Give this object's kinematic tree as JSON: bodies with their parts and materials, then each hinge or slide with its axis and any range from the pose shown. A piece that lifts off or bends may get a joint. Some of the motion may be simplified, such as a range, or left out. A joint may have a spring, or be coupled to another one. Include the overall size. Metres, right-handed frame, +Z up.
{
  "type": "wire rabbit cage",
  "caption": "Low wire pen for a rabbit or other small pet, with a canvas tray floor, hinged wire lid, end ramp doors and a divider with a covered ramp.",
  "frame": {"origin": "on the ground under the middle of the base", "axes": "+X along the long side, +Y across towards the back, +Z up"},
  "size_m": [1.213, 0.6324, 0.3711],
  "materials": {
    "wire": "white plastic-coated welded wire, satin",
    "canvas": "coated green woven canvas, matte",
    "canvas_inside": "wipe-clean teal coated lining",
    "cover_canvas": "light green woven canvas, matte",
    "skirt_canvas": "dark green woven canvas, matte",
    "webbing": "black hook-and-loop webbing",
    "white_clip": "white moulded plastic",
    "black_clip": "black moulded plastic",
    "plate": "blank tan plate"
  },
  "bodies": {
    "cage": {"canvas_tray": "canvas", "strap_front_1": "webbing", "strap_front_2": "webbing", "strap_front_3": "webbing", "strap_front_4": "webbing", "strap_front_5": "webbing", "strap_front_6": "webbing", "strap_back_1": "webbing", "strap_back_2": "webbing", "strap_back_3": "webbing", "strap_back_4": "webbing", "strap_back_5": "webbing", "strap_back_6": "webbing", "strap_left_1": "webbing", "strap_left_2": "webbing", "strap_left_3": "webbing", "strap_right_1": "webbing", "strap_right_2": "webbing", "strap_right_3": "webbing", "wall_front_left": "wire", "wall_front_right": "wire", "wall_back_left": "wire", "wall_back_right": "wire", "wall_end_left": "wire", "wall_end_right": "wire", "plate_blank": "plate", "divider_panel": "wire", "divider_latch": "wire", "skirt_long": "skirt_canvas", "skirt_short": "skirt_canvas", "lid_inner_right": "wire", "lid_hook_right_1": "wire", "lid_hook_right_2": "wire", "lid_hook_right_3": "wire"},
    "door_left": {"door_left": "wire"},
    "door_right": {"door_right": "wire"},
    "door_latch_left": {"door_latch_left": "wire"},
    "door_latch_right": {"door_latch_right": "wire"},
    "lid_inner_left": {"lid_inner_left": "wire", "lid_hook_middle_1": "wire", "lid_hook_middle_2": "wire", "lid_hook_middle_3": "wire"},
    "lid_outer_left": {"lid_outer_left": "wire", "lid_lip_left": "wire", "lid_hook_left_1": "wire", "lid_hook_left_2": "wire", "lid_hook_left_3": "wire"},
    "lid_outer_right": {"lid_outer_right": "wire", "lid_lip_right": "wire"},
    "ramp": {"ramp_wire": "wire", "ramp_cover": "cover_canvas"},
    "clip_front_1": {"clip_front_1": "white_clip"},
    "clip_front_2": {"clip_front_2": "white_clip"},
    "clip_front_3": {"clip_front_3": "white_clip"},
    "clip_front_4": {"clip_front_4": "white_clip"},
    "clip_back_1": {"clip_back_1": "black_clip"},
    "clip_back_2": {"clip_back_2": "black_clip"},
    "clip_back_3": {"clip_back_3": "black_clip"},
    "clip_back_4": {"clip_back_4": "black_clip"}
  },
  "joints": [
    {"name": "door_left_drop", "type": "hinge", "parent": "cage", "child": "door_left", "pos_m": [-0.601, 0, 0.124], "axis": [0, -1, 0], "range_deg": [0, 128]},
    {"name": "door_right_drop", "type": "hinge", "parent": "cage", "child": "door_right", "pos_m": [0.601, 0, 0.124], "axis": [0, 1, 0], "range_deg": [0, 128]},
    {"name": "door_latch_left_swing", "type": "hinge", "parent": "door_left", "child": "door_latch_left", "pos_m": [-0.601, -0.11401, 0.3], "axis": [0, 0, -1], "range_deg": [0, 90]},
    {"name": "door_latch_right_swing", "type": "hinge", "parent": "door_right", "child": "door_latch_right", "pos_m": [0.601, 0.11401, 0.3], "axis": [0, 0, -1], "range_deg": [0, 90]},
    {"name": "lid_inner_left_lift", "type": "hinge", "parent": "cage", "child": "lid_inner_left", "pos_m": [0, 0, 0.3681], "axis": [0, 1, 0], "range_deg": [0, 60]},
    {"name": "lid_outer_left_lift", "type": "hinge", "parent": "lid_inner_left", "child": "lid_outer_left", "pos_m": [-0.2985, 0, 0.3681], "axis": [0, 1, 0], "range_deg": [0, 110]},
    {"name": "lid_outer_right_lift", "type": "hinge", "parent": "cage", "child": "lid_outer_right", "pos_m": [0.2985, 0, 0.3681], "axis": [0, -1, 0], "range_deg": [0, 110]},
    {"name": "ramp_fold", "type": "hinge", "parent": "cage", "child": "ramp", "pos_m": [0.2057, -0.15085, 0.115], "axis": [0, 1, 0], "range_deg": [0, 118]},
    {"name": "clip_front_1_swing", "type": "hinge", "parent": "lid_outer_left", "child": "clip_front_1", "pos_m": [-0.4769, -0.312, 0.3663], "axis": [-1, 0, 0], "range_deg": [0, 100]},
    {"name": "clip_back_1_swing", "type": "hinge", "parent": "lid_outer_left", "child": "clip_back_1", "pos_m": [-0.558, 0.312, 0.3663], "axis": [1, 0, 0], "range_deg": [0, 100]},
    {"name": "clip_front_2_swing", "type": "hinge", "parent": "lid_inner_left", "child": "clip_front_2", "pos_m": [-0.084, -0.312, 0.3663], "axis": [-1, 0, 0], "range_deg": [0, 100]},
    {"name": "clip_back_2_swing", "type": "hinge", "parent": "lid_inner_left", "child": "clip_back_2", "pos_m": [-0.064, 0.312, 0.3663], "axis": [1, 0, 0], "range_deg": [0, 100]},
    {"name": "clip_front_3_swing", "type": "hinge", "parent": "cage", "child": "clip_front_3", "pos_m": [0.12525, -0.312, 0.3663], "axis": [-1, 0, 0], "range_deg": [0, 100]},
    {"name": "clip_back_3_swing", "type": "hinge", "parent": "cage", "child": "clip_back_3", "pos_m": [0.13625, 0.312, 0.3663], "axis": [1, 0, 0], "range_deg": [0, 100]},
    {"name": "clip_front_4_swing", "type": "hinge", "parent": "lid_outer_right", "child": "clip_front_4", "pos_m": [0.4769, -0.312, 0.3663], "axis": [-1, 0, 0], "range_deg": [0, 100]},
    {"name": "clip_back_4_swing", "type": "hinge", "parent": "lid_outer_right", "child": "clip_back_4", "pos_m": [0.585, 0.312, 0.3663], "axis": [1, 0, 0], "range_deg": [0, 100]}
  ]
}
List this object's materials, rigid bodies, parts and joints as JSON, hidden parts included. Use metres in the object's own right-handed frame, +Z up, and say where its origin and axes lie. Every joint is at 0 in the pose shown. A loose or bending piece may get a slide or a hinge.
§ §
## [Task brief]
Copy each line in the data that holds the word "shown".

## [Answer for this exercise]
Give this object's kinematic tree as JSON: bodies with their parts and materials, then each hinge or slide with its axis and any range from the pose shown. A piece that lifts off or bends may get a joint. Some of the motion may be simplified, such as a range, or left out. A joint may have a spring, or be coupled to another one. Include the overall size. Metres, right-handed frame, +Z up.
List this object's materials, rigid bodies, parts and joints as JSON, hidden parts included. Use metres in the object's own right-handed frame, +Z up, and say where its origin and axes lie. Every joint is at 0 in the pose shown. A loose or bending piece may get a slide or a hinge.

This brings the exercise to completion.